The return of the wolf in the Northern Rockies and the Great Lakes is an incredible success story marred only by the insistence of the Northern Rockies states on aggressive wolf management. But now, on the basis of just these two populations, the U.S. Fish and Wildlife Service says its recovery work is done and wants to delist gray wolves everywhere except for the Southwest.
The ESA sets higher recovery standards than that, and we should not permit the Obama Administration to walk away from recovery of wolves with the job half finished. Rather, we will fight tooth and claw to see that this latest plan to shortchange wolf recovery does not succeed. Not just for the sake of wolves, but all species protected under the ESA.
The very premise of the ESA is that “various species of fish, wildlife, and plants in the United States have been rendered extinct as a consequence of economic growth and development untempered by adequate concern and conservation” and that “these species of fish, wildlife, and plants are of esthetic, ecological, educational, historical, recreational, and scientific value to the Nation and its people” (16 U.S.C. § 1531). The Act requires that species be listed when threatened with extinction in “all or a significant portion” of their range. Species are only to be delisted when, among other things, the original threats to their survival are eliminated and the affected states have adopted adequate safeguards to ensure their continued conservation.
The ESA does not support a selective “museum piece” approach to conservation. Indeed, the framers’ intent was very clearly to restore threatened and endangered species throughout suitable habitat in their historic range—not just in a few isolated pockets.

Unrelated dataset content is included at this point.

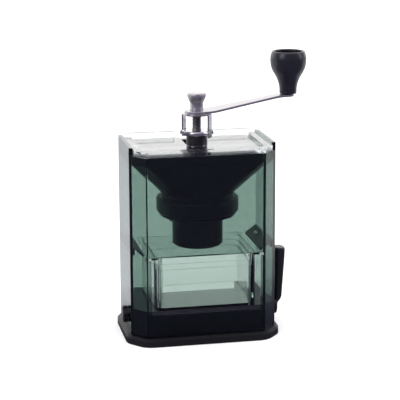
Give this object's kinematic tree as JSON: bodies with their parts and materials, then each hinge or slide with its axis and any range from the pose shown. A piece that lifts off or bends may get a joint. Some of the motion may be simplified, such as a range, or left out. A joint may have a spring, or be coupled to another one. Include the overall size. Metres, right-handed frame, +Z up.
{
  "type": "hand crank coffee grinder",
  "caption": "Box-shaped hand coffee mill: smoked clear body, sliding clear lid, top crank with goblet knob, black hopper, clear drawer, suction base with side lever.",
  "frame": {"origin": "on the table under the spindle's axis, at the bottom of the base", "axes": "+Z up along the spindle, front with the drawer towards -Y, lever on the +X side"},
  "size_m": [0.1679, 0.0886, 0.2408],
  "materials": {
    "smoked_clear": "clear smoked acrylic, moulded and polished",
    "clear_lid": "clear acrylic, moulded and polished",
    "clear_drawer": "clear acrylic with a faint green cast, moulded",
    "base_black": "black ABS, satin moulded",
    "hopper_black": "black ABS, fine moulded grain",
    "knob_black": "black ABS, satin",
    "lever_black": "black ABS, satin moulded",
    "cam_nylon": "natural acetal, moulded",
    "ceramic": "white sintered ceramic",
    "brushed_steel": "brushed stainless steel",
    "polished_steel": "polished stainless steel",
    "spindle_steel": "turned and threaded steel, lightly oiled",
    "screw_steel": "zinc plated steel",
    "bush_brass": "turned brass",
    "pad_rubber": "black moulded rubber"
  },
  "bodies": {
    "housing": {"foot": "base_black", "plinth": "base_black", "foot_screws": "screw_steel", "body_shell": "smoked_clear", "hopper": "hopper_black", "bearing_bridge": "hopper_black", "bridge_screws": "screw_steel", "upper_bush": "bush_brass", "burr_case": "hopper_black", "outer_burr": "ceramic", "chute": "hopper_black", "case_screws": "screw_steel", "lower_bush": "bush_brass", "deflector_left": "base_black", "deflector_right": "base_black", "deflector_screws": "screw_steel"},
    "crank": {"spindle": "spindle_steel", "spindle_clip": "spindle_steel", "inner_burr": "ceramic", "burr_spring": "spindle_steel", "spring_washer": "screw_steel", "grind_nut": "polished_steel", "stopper": "polished_steel", "crank_arm": "brushed_steel", "cap_nut": "brushed_steel", "knob_pin": "screw_steel"},
    "knob": {"knob": "knob_black"},
    "lid": {"lid": "clear_lid"},
    "drawer": {"drawer": "clear_drawer"},
    "lever": {"lever": "lever_black", "lever_pin": "screw_steel", "cam_axle": "spindle_steel", "cam": "cam_nylon", "axle_cap": "lever_black"},
    "suction": {"suction_stem": "cam_nylon", "suction_pad": "pad_rubber"}
  },
  "joints": [
    {"name": "crank_turn", "type": "hinge", "parent": "housing", "child": "crank", "pos_m": [0, 0, 0.19], "axis": [0, 0, 1], "continuous": true},
    {"name": "knob_spin", "type": "hinge", "parent": "crank", "child": "knob", "pos_m": [0.08449, 0.01604, 0.215], "axis": [0, 0, 1], "continuous": true},
    {"name": "lid_slide", "type": "slide", "parent": "housing", "child": "lid", "axis": [0, -1, 0], "range_m": [0, 0.07]},
    {"name": "drawer_slide", "type": "slide", "parent": "housing", "child": "drawer", "axis": [0, -1, 0], "range_m": [0, 0.07]},
    {"name": "lever_turn", "type": "hinge", "parent": "housing", "child": "lever", "pos_m": [0.066, -0.007, 0.02], "axis": [-1, 0, 0], "range_deg": [0, 90]},
    {"name": "suction_lift", "type": "slide", "parent": "housing", "child": "suction", "axis": [0, 0, 1], "range_m": [0, 0.0014]}
  ],
  "couplings": [
    {"joint": "suction_lift", "follows": "lever_turn", "m_per_rad": 0.000891}
  ]
}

Many scientists strongly agree that gray wolves have not been recovered throughout a significant portion of their historic range. Last month in anticipation of the Service’s proposal, 16 of the nation’s leading scientists with experience in wolf biology wrote to the Interior Secretary Sally Jewell and Fish and Wildlife Service Director Dan Ashe to protest wolf delisting. In their words:
“The gray wolf has barely begun to recover or is absent from significant portions of its former range where substantial suitable habitat remains. The Service’s draft rule fails to consider science identifying extensive suitable habitat in the Pacific Northwest, California, the southern Rocky Mountains and the Northeast. It also fails to consider the importance of these areas to the long-term survival and recovery of wolves, or the importance of wolves to the ecosystems of these regions.”

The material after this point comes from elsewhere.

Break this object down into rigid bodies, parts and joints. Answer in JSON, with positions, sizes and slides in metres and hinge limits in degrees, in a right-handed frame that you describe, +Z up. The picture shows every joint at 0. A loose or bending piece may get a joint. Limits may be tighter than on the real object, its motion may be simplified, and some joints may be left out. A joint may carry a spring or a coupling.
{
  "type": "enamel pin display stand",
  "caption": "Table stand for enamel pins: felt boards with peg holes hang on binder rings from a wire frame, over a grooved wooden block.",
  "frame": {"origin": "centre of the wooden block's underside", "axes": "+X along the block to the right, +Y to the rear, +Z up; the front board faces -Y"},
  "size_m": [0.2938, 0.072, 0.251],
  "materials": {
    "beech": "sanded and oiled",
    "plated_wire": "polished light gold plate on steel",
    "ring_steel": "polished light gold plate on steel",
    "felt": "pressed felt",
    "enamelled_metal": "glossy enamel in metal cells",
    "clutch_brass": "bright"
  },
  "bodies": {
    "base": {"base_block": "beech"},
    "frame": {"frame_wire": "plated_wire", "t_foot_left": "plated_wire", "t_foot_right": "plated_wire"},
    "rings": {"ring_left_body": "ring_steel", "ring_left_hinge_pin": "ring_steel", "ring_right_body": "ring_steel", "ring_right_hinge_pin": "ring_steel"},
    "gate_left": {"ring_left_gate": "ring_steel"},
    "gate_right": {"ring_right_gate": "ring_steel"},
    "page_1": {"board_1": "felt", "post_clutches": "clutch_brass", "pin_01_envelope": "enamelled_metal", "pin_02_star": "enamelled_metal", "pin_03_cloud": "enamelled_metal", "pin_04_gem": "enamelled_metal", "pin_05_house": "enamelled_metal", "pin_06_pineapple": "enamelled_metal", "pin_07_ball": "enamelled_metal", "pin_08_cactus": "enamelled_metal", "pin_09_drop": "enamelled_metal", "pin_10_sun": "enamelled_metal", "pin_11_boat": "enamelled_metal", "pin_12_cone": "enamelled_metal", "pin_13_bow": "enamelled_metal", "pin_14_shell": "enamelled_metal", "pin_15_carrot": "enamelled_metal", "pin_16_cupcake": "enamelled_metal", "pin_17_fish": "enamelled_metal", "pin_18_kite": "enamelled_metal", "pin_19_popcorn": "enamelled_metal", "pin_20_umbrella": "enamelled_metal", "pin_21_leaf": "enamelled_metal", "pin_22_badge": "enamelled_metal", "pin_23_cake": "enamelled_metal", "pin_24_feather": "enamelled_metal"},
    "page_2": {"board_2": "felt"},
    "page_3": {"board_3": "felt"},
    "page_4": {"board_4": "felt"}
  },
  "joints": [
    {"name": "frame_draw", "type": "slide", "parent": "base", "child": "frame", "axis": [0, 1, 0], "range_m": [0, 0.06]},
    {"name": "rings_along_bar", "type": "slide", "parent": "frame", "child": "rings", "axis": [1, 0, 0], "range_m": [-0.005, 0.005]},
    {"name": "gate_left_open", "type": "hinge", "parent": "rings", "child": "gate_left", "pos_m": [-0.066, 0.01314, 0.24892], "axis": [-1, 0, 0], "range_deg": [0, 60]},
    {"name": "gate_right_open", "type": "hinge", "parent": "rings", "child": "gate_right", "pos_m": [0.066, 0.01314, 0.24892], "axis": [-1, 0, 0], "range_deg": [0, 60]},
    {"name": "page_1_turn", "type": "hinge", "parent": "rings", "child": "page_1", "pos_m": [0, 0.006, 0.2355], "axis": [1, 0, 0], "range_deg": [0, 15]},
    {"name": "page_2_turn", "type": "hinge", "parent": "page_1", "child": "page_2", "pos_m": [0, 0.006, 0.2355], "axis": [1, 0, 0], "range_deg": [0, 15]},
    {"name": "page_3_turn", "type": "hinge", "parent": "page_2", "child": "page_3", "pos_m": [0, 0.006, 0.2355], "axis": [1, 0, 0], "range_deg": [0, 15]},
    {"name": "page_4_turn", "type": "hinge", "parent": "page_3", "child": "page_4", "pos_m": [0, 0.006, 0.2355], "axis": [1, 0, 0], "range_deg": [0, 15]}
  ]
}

Defenders’ policy and legal experts are preparing detailed comments opposing the Fish and Wildlife Service’s gray wolf delisting proposal. The Fish and Wildlife Service is currently taking public comments for 90-days, so you too can weigh in. And if the Obama administration approves this scientifically-flawed and legally deficient proposal, we’ll be back in court once more.
Whether wolves ever get to howl again in Rocky Mountain National Park, or the Olympic peninsula, or the High Sierras of California should not be left entirely up to the interest of particular states. The Endangered Species Act was enacted to protect wildlife in our national interest.